CREATE AD-HOC MARKETING GROUPS OF LOCAL RETAILERS
FOR HOLIDAY SALES SUCCESS
The fourth quarter is well along and, in many markets, the traditional big bump in holiday sales is looking more like an ant hill. Fortunately, heavy campaign spending—almost all cash in advance—is helping Q4 look better than last year. But what can you do when local retail advertising lags and the holidays draw near? Create your own local groups of advertisers, that’s what. This gives more businesses the opportunity to reach holiday customers and drives up spending by retailers who might otherwise skip (again) holiday radio advertising.
Here’ how to create your own groups of retail advertisers right now:
1. Pick a geographical area or trade group
The easiest groups to organize in a hurry are located in the same area. They could be located along a particular street, within a specific neighborhood or area of town, or in a known, easily-identifiable area.
Alternatively, you could organize all the hair stylists you can grab into a holiday retail marketing group. It could be gas stations, muffler shops, women’s clothing stores, a diverse group of family restaurants, whatever. They become a group because they have a type of business in common.
2. Give your marketing group a unique name
It could be creative or corny. Anything from “West Side of the Square Radio Marketers” to “Home Cooking For the Holidays Restaurant Group”. It doesn’t
matter what you call it as long as the name says something about what or where the group is located and is not used by any other entity in town.

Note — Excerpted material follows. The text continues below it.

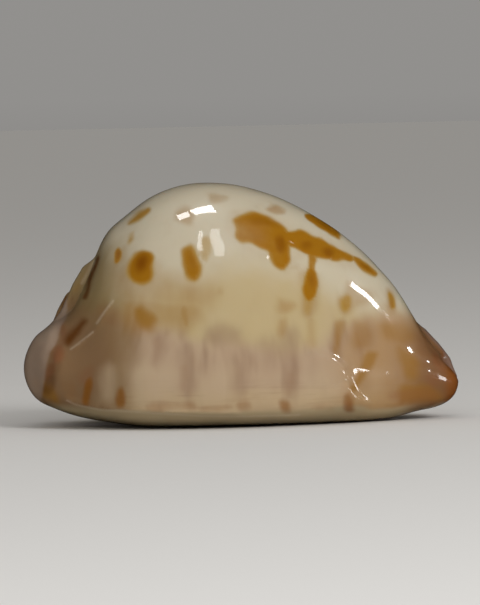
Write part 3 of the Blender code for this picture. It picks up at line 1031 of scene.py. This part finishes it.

3. Create 3 Competitive Advertising Packages
I normally don’t like packages. The consultative sell with spot schedules geared to specific customer needs is almost always preferable. BUT: we’re on short notice here and time won’t permit us to do specific needs analyses for every business in each of our new holiday retail marketing groups. SO...we create three ways for our customers to advertise:
Good, Better and Best.
You can name these packages as creatively as you wish. The tried-and-true Silver/Gold/ Platinum. Or Christmas-oriented monikers such as Santa’s Helpers/Mrs. Claus/Jolly Old Elf. Silly is okay for this one. You can name your packages to conform to your format, too: Blue Christmas/White Christmas/Jingle Bell Rock. Or Christmas classics: Sleighride/I’ll Be Home For Christmas/Chestnuts Roasting On An Open Fire. You get the idea. Have fun and be creative.
4. Price aggressively but don’t give anything away
You want to create a one-call close if you can so don’t go in at the top of your rate card. Don’t give away the farm, either. And whatever you do, remember what makes radio advertising work: repetition over a short time span.
No two-spots-a-day-for-a-week plans. No sponsorships. And no individual bonus spots! Make sure everyone is on at least three to five times a day for three weeks. More often if you can. You not only want these packages to work right now but to give you good reasons for going back to those customers for Q1 business.
5. Create a group benefit
Make your custom-named and special-priced group even more unique by doing things for all its members together.
Examples include:
- Airing as many spots as possible promoting the group. Who they are, where they are, why they’re unique, why customers should come in right now
- Remotes from the group’s geographical area, up to and including the morning show, coffee-with-the-coaches show or other high-visibility programs that really put the spotlight on your special group.,
- Giveaways or contests that only include the retailers in your groups.I don’t normally like “Register Here To Win” promotions, either, but when many retailers in a specific area contribute and participate, it really works. It also makes those who choose not to participate wish they had!
- Help organize a holiday-themed kiddie parade or similar activity for kids that’s just in your group’s geographical area—something that will compel adults to come to the area and shop
6. Print up a one-sheet and get it out there
Make sure one or more are in every retail establishment in the area for which you
want to create your holiday marketing group. Then hit the phones. As you know,
I’m no fan of Old School cold calling but this is the exception to the rule.
Make your offer irresistible—and start closing.
Organizing ad-hoc retail advertising groups for the holidays shows local businesses that you understand the realities of retail in the current economic climate and that you’re going the extra mile to help them accomplish what radio advertising does best: bring customers through their doors.
This idea is not only great for flagging Q4 sales, it also creates a solid base of happy clients that you can call on again—right away—to pump up Q1!